Stored data >>
"""

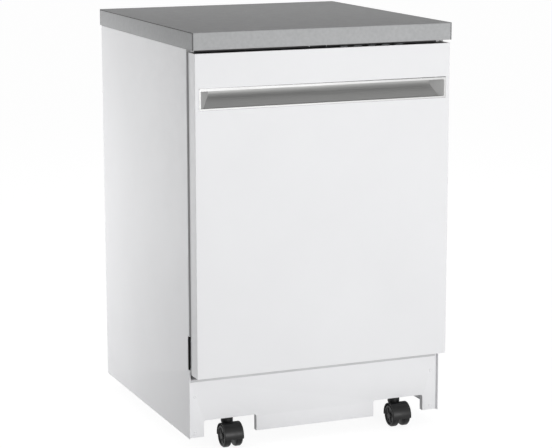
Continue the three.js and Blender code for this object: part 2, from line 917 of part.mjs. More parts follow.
function dispenserBody() {
  const half = dispenserWidth / 2;
  const z0 = dispenserFloor;
  const z1 = z0 + dispenserHeight;
  const face = dispenserFace + dispenserFlange;
  const core = box(-half, half, dispenserFace - dispenserDepth, face, z0, z1);
  const flange = box(-half - 5, half + 5, dispenserFace, face, z0 - 5, z1 + 5);
  const cup = box(cupLeft, cupLeft + cupSize, face - 24, face + 1, cupBottom, cupBottom + cupSize);
  const well = latheY(capX, capZ, [[0, face - 12], [capRadius + gap, face - 12], [capRadius + gap, face + 1], [0, face + 1]]);
  return core.add(flange).subtract(cup).subtract(well);
}

function dispenserLid() {
  const face = dispenserFace + dispenserFlange + gap;
  const over = 3;
  const x0 = cupLeft - over;
  const x1 = cupLeft + cupSize + over;
  const plate = box(x0, x1, face, face + 2.2, cupBottom - over, cupBottom + cupSize + over);
  const grip = box(x1 - 10, x1 - 6, face + 2, face + 5, cupBottom + 8, cupBottom + cupSize - 8);
  return plate.add(grip);
}

function rinseAidCap() {
  const face = dispenserFace + dispenserFlange;
  const profile = [
    [0, face - 12 + gap],
    [capRadius, face - 12 + gap],
    [capRadius, face + 1],
    [0, face + 1],
  ];
  const cap = latheY(capX, capZ, profile);
  const rib = box(capX - capRadius + 3, capX + capRadius - 3, face, face + 4, capZ - 2, capZ + 2);
  return cap.add(rib);
}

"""

Give back each line above precisely as it stands.

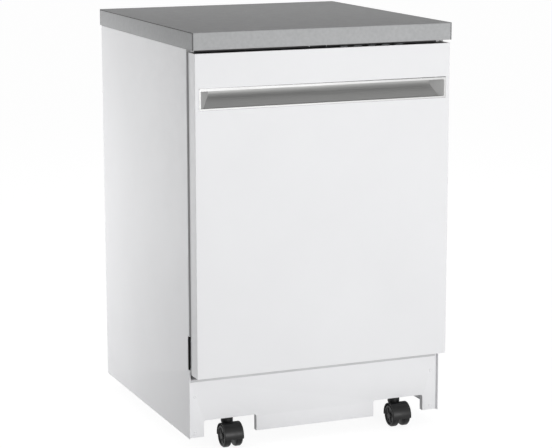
Continue the three.js and Blender code for this object: part 2, from line 917 of part.mjs. More parts follow.
function dispenserBody() {
  const half = dispenserWidth / 2;
  const z0 = dispenserFloor;
  const z1 = z0 + dispenserHeight;
  const face = dispenserFace + dispenserFlange;
  const core = box(-half, half, dispenserFace - dispenserDepth, face, z0, z1);
  const flange = box(-half - 5, half + 5, dispenserFace, face, z0 - 5, z1 + 5);
  const cup = box(cupLeft, cupLeft + cupSize, face - 24, face + 1, cupBottom, cupBottom + cupSize);
  const well = latheY(capX, capZ, [[0, face - 12], [capRadius + gap, face - 12], [capRadius + gap, face + 1], [0, face + 1]]);
  return core.add(flange).subtract(cup).subtract(well);
}

function dispenserLid() {
  const face = dispenserFace + dispenserFlange + gap;
  const over = 3;
  const x0 = cupLeft - over;
  const x1 = cupLeft + cupSize + over;
  const plate = box(x0, x1, face, face + 2.2, cupBottom - over, cupBottom + cupSize + over);
  const grip = box(x1 - 10, x1 - 6, face + 2, face + 5, cupBottom + 8, cupBottom + cupSize - 8);
  return plate.add(grip);
}

function rinseAidCap() {
  const face = dispenserFace + dispenserFlange;
  const profile = [
    [0, face - 12 + gap],
    [capRadius, face - 12 + gap],
    [capRadius, face + 1],
    [0, face + 1],
  ];
  const cap = latheY(capX, capZ, profile);
  const rib = box(capX - capRadius + 3, capX + capRadius - 3, face, face + 4, capZ - 2, capZ + 2);
  return cap.add(rib);
}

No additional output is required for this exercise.